Task description
Restate each of the lines given below, word for word.

☆ ☆ ☆ ☆

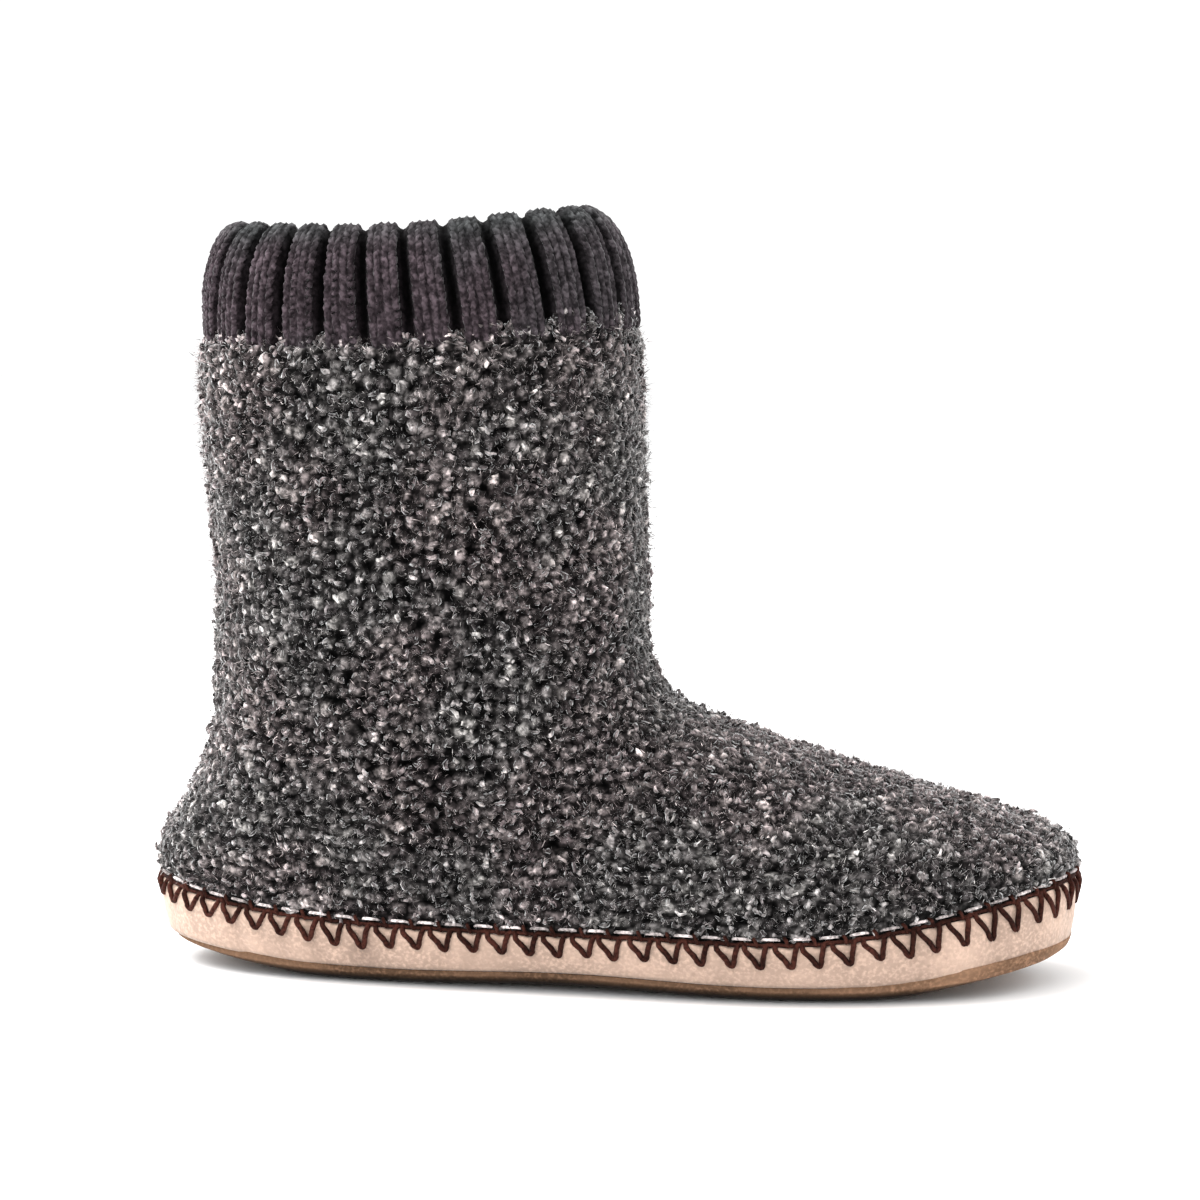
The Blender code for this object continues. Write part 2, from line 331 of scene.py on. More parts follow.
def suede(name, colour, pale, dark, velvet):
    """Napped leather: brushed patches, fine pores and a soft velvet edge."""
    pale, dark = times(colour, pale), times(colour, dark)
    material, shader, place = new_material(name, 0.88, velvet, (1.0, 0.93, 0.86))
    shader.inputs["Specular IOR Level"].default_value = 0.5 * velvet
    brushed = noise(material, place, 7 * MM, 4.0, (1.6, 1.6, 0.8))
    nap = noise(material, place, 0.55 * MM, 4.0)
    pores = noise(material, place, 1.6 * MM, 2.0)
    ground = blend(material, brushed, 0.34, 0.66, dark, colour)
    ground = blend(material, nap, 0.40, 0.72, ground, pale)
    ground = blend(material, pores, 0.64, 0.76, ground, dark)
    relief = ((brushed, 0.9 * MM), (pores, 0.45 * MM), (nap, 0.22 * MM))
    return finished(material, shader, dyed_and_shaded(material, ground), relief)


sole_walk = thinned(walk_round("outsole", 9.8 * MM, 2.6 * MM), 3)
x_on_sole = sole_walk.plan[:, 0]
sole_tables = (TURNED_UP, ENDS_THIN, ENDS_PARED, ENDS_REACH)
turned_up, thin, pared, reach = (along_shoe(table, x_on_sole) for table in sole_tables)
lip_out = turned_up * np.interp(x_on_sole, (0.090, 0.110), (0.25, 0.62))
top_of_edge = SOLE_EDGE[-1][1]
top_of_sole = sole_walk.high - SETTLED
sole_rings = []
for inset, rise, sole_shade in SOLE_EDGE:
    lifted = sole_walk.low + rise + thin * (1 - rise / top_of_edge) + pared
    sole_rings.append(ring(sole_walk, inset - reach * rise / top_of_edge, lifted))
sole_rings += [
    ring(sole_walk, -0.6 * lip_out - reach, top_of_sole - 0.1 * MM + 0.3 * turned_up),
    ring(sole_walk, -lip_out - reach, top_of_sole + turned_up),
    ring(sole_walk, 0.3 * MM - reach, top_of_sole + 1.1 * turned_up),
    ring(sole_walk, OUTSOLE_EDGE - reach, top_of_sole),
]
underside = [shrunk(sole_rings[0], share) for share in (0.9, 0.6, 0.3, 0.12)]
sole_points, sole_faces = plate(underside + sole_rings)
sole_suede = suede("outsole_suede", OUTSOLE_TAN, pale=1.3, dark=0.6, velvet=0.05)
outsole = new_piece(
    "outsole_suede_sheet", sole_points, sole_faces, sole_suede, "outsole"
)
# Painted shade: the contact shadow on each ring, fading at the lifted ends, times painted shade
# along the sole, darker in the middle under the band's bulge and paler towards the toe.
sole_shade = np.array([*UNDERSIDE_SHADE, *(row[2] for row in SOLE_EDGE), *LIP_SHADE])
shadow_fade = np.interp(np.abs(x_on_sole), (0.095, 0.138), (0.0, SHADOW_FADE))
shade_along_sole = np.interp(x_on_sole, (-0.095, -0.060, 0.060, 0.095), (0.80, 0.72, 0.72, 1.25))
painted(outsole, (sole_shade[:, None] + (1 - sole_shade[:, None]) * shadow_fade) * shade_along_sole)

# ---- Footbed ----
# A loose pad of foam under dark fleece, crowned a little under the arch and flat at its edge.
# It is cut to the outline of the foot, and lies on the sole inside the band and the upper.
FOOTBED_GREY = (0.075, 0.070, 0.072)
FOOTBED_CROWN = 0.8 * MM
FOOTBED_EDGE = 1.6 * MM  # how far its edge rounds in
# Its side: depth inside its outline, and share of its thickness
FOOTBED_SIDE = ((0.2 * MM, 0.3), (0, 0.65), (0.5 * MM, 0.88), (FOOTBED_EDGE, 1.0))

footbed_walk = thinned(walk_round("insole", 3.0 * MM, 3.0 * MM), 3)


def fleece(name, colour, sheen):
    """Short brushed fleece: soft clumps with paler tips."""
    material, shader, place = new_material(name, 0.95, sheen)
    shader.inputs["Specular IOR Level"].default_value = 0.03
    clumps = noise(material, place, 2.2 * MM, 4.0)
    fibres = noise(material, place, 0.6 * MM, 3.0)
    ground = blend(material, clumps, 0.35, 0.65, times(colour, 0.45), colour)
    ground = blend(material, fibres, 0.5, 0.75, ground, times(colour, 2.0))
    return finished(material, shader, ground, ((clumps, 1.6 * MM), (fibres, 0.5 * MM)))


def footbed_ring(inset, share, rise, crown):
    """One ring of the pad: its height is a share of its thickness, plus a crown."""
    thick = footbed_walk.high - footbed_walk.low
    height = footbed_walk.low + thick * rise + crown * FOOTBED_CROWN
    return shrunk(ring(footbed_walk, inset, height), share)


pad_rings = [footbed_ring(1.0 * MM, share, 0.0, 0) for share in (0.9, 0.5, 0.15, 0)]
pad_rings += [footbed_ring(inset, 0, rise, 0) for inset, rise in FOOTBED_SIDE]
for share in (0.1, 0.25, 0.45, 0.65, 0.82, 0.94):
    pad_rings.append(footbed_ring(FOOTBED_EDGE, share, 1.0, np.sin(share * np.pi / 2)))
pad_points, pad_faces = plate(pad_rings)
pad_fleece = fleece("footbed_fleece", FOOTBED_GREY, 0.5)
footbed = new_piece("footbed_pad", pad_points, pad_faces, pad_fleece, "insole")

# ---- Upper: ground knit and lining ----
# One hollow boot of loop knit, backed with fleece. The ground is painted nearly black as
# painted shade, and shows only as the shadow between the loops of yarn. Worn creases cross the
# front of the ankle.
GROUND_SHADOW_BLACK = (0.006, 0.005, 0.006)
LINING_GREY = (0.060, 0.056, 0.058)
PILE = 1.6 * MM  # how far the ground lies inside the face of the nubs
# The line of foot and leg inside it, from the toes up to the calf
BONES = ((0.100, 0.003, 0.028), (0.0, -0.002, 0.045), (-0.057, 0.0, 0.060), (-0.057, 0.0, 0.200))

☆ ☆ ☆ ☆

The answer
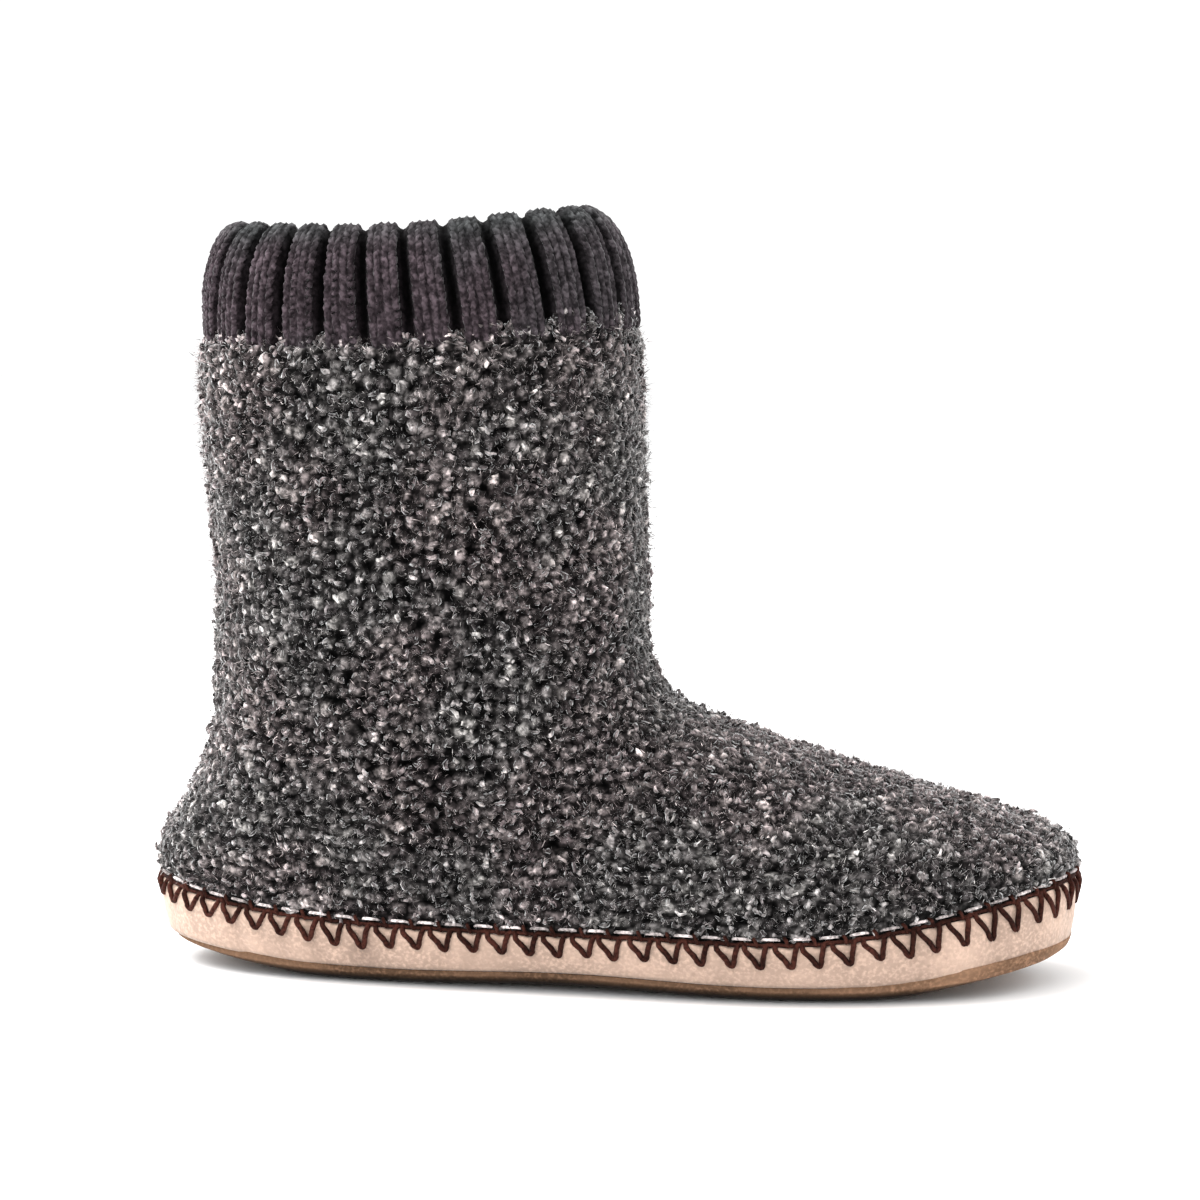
The Blender code for this object continues. Write part 2, from line 331 of scene.py on. More parts follow.
def suede(name, colour, pale, dark, velvet):
    """Napped leather: brushed patches, fine pores and a soft velvet edge."""
    pale, dark = times(colour, pale), times(colour, dark)
    material, shader, place = new_material(name, 0.88, velvet, (1.0, 0.93, 0.86))
    shader.inputs["Specular IOR Level"].default_value = 0.5 * velvet
    brushed = noise(material, place, 7 * MM, 4.0, (1.6, 1.6, 0.8))
    nap = noise(material, place, 0.55 * MM, 4.0)
    pores = noise(material, place, 1.6 * MM, 2.0)
    ground = blend(material, brushed, 0.34, 0.66, dark, colour)
    ground = blend(material, nap, 0.40, 0.72, ground, pale)
    ground = blend(material, pores, 0.64, 0.76, ground, dark)
    relief = ((brushed, 0.9 * MM), (pores, 0.45 * MM), (nap, 0.22 * MM))
    return finished(material, shader, dyed_and_shaded(material, ground), relief)


sole_walk = thinned(walk_round("outsole", 9.8 * MM, 2.6 * MM), 3)
x_on_sole = sole_walk.plan[:, 0]
sole_tables = (TURNED_UP, ENDS_THIN, ENDS_PARED, ENDS_REACH)
turned_up, thin, pared, reach = (along_shoe(table, x_on_sole) for table in sole_tables)
lip_out = turned_up * np.interp(x_on_sole, (0.090, 0.110), (0.25, 0.62))
top_of_edge = SOLE_EDGE[-1][1]
top_of_sole = sole_walk.high - SETTLED
sole_rings = []
for inset, rise, sole_shade in SOLE_EDGE:
    lifted = sole_walk.low + rise + thin * (1 - rise / top_of_edge) + pared
    sole_rings.append(ring(sole_walk, inset - reach * rise / top_of_edge, lifted))
sole_rings += [
    ring(sole_walk, -0.6 * lip_out - reach, top_of_sole - 0.1 * MM + 0.3 * turned_up),
    ring(sole_walk, -lip_out - reach, top_of_sole + turned_up),
    ring(sole_walk, 0.3 * MM - reach, top_of_sole + 1.1 * turned_up),
    ring(sole_walk, OUTSOLE_EDGE - reach, top_of_sole),
]
underside = [shrunk(sole_rings[0], share) for share in (0.9, 0.6, 0.3, 0.12)]
sole_points, sole_faces = plate(underside + sole_rings)
sole_suede = suede("outsole_suede", OUTSOLE_TAN, pale=1.3, dark=0.6, velvet=0.05)
outsole = new_piece(
    "outsole_suede_sheet", sole_points, sole_faces, sole_suede, "outsole"
)
# Painted shade: the contact shadow on each ring, fading at the lifted ends, times painted shade
# along the sole, darker in the middle under the band's bulge and paler towards the toe.
sole_shade = np.array([*UNDERSIDE_SHADE, *(row[2] for row in SOLE_EDGE), *LIP_SHADE])
shadow_fade = np.interp(np.abs(x_on_sole), (0.095, 0.138), (0.0, SHADOW_FADE))
shade_along_sole = np.interp(x_on_sole, (-0.095, -0.060, 0.060, 0.095), (0.80, 0.72, 0.72, 1.25))
painted(outsole, (sole_shade[:, None] + (1 - sole_shade[:, None]) * shadow_fade) * shade_along_sole)

# ---- Footbed ----
# A loose pad of foam under dark fleece, crowned a little under the arch and flat at its edge.
# It is cut to the outline of the foot, and lies on the sole inside the band and the upper.
FOOTBED_GREY = (0.075, 0.070, 0.072)
FOOTBED_CROWN = 0.8 * MM
FOOTBED_EDGE = 1.6 * MM  # how far its edge rounds in
# Its side: depth inside its outline, and share of its thickness
FOOTBED_SIDE = ((0.2 * MM, 0.3), (0, 0.65), (0.5 * MM, 0.88), (FOOTBED_EDGE, 1.0))

footbed_walk = thinned(walk_round("insole", 3.0 * MM, 3.0 * MM), 3)


def fleece(name, colour, sheen):
    """Short brushed fleece: soft clumps with paler tips."""
    material, shader, place = new_material(name, 0.95, sheen)
    shader.inputs["Specular IOR Level"].default_value = 0.03
    clumps = noise(material, place, 2.2 * MM, 4.0)
    fibres = noise(material, place, 0.6 * MM, 3.0)
    ground = blend(material, clumps, 0.35, 0.65, times(colour, 0.45), colour)
    ground = blend(material, fibres, 0.5, 0.75, ground, times(colour, 2.0))
    return finished(material, shader, ground, ((clumps, 1.6 * MM), (fibres, 0.5 * MM)))


def footbed_ring(inset, share, rise, crown):
    """One ring of the pad: its height is a share of its thickness, plus a crown."""
    thick = footbed_walk.high - footbed_walk.low
    height = footbed_walk.low + thick * rise + crown * FOOTBED_CROWN
    return shrunk(ring(footbed_walk, inset, height), share)


pad_rings = [footbed_ring(1.0 * MM, share, 0.0, 0) for share in (0.9, 0.5, 0.15, 0)]
pad_rings += [footbed_ring(inset, 0, rise, 0) for inset, rise in FOOTBED_SIDE]
for share in (0.1, 0.25, 0.45, 0.65, 0.82, 0.94):
    pad_rings.append(footbed_ring(FOOTBED_EDGE, share, 1.0, np.sin(share * np.pi / 2)))
pad_points, pad_faces = plate(pad_rings)
pad_fleece = fleece("footbed_fleece", FOOTBED_GREY, 0.5)
footbed = new_piece("footbed_pad", pad_points, pad_faces, pad_fleece, "insole")

# ---- Upper: ground knit and lining ----
# One hollow boot of loop knit, backed with fleece. The ground is painted nearly black as
# painted shade, and shows only as the shadow between the loops of yarn. Worn creases cross the
# front of the ankle.
GROUND_SHADOW_BLACK = (0.006, 0.005, 0.006)
LINING_GREY = (0.060, 0.056, 0.058)
PILE = 1.6 * MM  # how far the ground lies inside the face of the nubs
# The line of foot and leg inside it, from the toes up to the calf
BONES = ((0.100, 0.003, 0.028), (0.0, -0.002, 0.045), (-0.057, 0.0, 0.060), (-0.057, 0.0, 0.200))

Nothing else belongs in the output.